И вдруг все от мала до велика как бы на мгновение замерли, глянули на Витьку и увидели, что он совсем еще молодой — хоть и маленький, и сутулый, и кашляет очень, когда рано утром идет по улице. И со дворов на этот его надсадный кашель хозяйки выгоняют коров, уже подоенных, вопросительно глядящих в калитки.

Увидели вдруг. А причина этого открытия назревала давно.

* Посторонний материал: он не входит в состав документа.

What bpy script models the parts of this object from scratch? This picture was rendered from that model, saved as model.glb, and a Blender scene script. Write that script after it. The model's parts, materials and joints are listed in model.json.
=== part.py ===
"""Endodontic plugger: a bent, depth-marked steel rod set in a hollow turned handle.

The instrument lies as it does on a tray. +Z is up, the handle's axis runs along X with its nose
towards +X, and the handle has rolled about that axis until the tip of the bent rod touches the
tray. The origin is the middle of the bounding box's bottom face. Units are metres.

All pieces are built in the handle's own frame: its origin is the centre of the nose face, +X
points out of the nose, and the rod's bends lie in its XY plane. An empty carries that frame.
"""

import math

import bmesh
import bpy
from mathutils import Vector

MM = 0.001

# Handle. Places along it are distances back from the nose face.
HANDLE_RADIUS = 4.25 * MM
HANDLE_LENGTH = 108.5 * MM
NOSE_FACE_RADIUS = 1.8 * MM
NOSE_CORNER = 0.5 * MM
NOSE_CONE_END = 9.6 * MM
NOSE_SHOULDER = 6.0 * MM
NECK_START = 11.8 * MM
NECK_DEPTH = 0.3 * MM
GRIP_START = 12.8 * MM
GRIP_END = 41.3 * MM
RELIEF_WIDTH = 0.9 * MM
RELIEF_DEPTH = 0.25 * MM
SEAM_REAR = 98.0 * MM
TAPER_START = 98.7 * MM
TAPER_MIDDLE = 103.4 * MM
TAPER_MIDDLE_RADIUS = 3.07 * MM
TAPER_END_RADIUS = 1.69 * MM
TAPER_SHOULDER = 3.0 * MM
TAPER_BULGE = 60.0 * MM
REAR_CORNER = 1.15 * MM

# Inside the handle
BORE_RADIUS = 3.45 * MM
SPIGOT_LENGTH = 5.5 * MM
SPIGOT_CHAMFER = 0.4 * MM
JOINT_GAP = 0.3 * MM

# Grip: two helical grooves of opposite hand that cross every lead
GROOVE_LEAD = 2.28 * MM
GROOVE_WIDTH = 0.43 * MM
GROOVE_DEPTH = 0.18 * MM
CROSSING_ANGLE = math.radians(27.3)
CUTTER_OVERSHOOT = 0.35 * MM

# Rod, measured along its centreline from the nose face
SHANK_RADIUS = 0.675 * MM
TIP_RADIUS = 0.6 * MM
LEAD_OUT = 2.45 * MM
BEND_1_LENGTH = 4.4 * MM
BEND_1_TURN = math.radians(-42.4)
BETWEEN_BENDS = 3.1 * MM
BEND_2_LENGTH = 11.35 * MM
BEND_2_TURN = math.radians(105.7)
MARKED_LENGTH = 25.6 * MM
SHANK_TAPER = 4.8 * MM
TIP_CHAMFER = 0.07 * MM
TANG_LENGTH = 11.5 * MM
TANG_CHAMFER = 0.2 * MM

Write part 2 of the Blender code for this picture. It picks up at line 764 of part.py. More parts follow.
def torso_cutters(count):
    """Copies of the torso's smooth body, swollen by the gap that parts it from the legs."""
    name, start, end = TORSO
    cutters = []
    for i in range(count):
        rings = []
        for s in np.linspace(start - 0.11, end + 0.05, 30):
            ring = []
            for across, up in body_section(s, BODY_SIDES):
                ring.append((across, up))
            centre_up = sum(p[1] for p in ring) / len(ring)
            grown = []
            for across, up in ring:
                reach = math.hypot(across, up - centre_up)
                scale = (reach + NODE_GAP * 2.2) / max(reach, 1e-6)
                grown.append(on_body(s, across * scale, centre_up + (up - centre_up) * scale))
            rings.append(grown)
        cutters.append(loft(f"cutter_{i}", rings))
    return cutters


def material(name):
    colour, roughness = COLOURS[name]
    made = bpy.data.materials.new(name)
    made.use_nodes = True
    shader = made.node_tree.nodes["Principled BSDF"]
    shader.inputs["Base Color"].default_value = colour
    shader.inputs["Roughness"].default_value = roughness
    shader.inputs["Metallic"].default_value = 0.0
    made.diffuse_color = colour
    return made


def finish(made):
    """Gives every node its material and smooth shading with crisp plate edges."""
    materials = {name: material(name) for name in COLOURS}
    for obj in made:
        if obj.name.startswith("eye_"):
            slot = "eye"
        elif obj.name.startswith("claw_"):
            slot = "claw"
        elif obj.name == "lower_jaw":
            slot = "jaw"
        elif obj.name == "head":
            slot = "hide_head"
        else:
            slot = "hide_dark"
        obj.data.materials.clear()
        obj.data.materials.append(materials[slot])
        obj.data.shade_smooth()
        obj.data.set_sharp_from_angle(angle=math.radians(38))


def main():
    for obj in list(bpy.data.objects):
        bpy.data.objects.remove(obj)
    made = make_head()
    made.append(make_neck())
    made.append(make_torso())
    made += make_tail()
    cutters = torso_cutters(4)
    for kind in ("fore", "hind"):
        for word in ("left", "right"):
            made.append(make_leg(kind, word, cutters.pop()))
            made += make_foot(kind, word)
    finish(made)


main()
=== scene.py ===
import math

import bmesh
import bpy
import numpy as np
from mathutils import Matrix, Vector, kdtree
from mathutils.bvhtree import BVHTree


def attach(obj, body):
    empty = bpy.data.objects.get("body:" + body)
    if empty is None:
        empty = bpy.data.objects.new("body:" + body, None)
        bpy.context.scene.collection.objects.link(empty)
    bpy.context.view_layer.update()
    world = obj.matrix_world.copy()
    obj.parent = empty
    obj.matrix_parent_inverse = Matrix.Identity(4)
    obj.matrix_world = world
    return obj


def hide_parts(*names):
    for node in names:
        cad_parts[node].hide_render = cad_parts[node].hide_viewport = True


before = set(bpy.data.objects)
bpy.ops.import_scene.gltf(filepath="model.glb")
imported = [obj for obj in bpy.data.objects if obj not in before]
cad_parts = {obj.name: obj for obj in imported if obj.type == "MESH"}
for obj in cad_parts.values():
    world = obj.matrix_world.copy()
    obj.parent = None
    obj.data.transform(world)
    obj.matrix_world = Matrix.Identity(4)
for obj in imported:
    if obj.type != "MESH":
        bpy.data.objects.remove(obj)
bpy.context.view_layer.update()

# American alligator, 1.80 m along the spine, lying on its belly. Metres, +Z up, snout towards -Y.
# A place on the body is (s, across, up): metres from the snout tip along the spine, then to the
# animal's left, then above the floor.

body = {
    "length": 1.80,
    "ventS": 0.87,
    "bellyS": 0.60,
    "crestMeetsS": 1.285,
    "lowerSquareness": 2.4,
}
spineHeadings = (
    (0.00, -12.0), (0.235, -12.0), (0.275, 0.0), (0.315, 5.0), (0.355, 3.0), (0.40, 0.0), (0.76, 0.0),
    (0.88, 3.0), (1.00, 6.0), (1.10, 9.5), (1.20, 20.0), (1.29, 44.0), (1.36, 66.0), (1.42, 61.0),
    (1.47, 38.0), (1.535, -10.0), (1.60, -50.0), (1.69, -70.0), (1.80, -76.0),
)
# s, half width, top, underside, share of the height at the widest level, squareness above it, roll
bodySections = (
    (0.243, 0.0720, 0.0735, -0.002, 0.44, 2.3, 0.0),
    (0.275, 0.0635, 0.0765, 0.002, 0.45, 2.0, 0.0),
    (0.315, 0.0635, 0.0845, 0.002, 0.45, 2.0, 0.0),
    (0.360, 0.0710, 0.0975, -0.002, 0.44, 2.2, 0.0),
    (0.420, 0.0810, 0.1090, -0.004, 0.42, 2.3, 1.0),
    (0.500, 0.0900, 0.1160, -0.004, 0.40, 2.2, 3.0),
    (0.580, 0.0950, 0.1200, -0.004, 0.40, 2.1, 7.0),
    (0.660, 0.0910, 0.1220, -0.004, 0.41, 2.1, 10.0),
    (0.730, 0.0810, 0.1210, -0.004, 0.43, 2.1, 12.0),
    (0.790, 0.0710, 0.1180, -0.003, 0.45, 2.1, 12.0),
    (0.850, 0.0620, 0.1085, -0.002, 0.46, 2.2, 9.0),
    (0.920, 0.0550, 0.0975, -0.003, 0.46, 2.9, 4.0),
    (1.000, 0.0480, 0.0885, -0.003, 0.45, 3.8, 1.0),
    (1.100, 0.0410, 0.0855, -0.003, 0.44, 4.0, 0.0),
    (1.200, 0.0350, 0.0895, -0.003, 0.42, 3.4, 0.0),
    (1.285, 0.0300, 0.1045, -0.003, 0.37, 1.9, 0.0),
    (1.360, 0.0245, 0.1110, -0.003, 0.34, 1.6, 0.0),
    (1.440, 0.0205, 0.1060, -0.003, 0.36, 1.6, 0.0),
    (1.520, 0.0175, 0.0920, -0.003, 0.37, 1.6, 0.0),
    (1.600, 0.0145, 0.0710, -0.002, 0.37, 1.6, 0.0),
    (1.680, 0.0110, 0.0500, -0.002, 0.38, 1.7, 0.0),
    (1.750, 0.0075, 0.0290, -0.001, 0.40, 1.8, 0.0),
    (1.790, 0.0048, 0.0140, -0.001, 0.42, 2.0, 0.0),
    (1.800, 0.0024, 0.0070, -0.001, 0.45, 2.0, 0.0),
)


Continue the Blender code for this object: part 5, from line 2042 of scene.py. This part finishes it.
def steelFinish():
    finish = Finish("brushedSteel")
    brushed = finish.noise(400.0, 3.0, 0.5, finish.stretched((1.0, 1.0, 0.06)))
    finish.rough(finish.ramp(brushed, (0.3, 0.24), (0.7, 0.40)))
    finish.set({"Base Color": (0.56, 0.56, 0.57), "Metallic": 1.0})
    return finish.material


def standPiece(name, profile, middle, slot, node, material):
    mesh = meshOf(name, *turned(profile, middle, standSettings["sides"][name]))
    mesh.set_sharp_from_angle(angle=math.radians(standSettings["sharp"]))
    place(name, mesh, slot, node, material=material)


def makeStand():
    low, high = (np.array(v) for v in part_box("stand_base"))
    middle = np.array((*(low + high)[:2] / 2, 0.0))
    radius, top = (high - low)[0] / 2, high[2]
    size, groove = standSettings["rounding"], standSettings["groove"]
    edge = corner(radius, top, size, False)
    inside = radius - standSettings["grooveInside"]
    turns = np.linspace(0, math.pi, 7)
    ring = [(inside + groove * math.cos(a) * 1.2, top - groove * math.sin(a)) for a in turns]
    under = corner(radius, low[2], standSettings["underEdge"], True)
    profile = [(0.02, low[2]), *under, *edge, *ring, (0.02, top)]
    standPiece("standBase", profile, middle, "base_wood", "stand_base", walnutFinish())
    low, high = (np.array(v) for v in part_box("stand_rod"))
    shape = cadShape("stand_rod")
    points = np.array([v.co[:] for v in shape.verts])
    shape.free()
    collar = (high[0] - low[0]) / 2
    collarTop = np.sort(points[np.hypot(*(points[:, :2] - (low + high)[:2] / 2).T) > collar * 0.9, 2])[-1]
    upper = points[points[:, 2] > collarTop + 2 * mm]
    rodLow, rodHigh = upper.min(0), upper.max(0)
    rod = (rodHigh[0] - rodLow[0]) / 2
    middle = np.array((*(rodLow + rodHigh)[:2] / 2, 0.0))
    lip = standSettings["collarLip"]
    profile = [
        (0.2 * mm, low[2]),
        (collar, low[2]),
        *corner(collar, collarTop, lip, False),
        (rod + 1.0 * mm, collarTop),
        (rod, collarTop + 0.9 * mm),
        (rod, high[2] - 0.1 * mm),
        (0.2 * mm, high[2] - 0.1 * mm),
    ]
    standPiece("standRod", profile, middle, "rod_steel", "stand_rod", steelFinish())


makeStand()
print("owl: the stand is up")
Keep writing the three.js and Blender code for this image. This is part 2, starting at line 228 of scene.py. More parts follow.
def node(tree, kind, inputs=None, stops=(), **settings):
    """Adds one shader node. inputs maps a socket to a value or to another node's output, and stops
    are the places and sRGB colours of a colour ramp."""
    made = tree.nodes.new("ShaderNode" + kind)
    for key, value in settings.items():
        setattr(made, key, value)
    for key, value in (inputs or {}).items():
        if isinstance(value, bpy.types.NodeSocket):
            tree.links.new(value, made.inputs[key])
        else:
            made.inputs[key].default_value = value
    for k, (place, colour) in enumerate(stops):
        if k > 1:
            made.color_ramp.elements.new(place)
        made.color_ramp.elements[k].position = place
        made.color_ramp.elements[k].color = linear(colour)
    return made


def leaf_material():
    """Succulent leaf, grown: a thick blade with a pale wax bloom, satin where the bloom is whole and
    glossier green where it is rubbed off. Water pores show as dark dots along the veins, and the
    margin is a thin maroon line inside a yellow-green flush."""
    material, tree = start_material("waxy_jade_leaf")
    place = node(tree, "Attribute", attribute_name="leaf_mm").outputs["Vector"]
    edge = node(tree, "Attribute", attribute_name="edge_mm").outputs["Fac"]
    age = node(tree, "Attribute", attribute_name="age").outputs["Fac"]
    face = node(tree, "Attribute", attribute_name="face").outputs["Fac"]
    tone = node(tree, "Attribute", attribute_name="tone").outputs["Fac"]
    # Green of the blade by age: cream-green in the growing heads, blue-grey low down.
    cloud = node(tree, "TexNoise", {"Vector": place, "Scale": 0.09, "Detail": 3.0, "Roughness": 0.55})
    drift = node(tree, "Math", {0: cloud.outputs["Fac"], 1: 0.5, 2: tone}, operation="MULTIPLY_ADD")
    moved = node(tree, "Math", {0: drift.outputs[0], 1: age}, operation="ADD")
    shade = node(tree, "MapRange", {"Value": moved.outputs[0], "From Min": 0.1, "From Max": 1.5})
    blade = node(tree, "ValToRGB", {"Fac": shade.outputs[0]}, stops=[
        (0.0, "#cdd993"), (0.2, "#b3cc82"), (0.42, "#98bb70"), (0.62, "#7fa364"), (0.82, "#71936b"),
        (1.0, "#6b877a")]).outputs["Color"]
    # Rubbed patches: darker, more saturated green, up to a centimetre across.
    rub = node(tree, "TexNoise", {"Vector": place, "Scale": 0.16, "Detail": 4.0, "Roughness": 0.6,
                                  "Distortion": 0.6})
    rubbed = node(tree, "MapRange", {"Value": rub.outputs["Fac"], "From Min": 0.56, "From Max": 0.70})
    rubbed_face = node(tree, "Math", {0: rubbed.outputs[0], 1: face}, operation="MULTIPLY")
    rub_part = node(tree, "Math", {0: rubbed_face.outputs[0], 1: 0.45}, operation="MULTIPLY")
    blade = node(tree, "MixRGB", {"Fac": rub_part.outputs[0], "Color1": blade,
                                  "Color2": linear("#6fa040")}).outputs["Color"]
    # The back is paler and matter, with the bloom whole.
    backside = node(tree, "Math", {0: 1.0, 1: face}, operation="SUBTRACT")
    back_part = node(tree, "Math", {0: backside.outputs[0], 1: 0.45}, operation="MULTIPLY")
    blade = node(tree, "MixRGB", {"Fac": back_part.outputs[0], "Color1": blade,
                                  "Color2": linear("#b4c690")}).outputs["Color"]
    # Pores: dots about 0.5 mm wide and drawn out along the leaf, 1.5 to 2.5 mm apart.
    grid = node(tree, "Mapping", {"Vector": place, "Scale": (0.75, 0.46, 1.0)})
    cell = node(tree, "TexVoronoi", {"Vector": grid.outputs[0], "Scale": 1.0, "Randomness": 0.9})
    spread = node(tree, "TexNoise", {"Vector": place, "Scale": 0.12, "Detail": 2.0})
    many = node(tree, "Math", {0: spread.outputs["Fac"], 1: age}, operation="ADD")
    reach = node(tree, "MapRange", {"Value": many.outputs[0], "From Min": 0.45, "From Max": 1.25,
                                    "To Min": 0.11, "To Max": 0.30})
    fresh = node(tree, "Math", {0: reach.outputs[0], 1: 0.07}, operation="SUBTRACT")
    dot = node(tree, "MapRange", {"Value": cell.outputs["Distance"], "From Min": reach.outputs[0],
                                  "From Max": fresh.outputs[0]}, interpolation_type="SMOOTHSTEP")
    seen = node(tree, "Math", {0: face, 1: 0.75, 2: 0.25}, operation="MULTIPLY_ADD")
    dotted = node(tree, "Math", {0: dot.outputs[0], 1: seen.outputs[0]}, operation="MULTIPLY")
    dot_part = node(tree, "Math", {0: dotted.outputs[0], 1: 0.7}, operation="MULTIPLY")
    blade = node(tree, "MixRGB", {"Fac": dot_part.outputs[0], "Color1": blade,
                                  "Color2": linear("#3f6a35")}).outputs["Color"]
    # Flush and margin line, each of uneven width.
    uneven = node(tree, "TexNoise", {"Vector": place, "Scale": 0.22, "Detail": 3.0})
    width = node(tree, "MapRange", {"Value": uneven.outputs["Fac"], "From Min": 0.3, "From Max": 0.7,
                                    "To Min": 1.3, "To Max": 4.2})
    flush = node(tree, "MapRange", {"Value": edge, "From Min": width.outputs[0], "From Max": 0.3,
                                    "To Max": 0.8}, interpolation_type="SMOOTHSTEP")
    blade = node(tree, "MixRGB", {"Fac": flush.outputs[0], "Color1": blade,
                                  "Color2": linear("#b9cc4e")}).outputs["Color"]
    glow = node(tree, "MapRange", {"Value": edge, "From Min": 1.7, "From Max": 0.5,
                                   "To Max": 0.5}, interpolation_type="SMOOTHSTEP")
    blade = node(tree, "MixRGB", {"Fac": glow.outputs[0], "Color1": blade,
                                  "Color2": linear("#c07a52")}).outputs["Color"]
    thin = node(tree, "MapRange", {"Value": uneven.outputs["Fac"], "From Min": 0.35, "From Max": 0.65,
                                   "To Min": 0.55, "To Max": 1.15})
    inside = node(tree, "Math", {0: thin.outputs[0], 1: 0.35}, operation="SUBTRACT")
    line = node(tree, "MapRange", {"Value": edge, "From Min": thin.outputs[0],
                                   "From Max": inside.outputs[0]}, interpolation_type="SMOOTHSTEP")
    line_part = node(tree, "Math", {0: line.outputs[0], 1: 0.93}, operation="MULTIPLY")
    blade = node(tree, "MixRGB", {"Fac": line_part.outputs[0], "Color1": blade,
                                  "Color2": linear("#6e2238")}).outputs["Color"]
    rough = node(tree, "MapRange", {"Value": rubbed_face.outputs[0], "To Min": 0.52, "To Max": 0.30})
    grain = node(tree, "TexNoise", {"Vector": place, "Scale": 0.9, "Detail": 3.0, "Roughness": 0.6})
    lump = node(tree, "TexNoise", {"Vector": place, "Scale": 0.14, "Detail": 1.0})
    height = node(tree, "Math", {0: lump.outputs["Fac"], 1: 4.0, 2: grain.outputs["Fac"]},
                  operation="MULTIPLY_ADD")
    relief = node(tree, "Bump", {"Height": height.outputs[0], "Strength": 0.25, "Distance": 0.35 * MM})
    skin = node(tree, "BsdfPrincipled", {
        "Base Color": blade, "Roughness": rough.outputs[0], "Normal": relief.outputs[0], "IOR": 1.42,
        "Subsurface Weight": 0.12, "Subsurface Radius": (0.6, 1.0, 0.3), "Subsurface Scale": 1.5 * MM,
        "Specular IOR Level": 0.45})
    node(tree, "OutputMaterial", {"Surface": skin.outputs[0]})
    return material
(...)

Уходил он до света в степь. Пас деревенское стадо. Вовремя приводил его днем на тырло, чтобы подоили коров, а вечером каждую скотинку к самой калитке пригонял. Нередко с ним в степь уходили и томящиеся, отпущенные на каникулы мальчишки. Помогали пастуху заворачивать строптивых коровенок да телков, норовящих сбежать домой или заскочить в призывно зеленеющие посевы, уже хорошо поднявшиеся, уже вытолкнувшие на свет наливающиеся соком колосья. Помощники в свое удовольствие бегают вокруг разбредшегося стада, и Кормач сидит на самом высоком в степи месте — наблюдает. По всем окрестностям, всюду у него есть такие места — небольшие взгорки, бугорки, холмики. Трава на них, поскольку она там к солнцу ближе, быстро выгорает. Нет ее там уже почти в самом начале лета. Это Кормачу по душе. Высокой травы опасается Витька. Ему кажется, в ней скрываются змеи. Сколько раз ему толковали, что змее в такой траве делать нечего. Она любит открытое место, на солнышке понежиться предпочитает. Витька слушал, согласно кивал головой, однако поступал всегда по-своему. Поставит камень покрупнее, на нем потом сидит, а в радиусе двух-трех шагов круг из камней помельче выложит, мол, если змея полезет к нему, то он сразу же ее увидит, ведь той придется через ограду перебираться. Таких кругов-оград соорудил Кормач окрест много. Так от круга к кругу и кочевал со стадом. Так сезон напролет и кружил вокруг деревни. Ребятишки безошибочно находили его в степи. В каком круге он сегодня — знали наверняка. Прибегали к нему попозже, когда солнце росу поднимет. Чего им торопиться? Каникулы. В тот час, когда Витька шел по улице и гулкий кашель его был слышен во всех концах деревушки, ребятня досматривала самые сладкие сны. Просыпались лишь тогда, когда Кормач уже восседал в центре очередного круга, пили молоко, брали с собой провизию: хлеба, квасу, тарань, пучок молодого лука, сахару — и в степь. Витька ждет.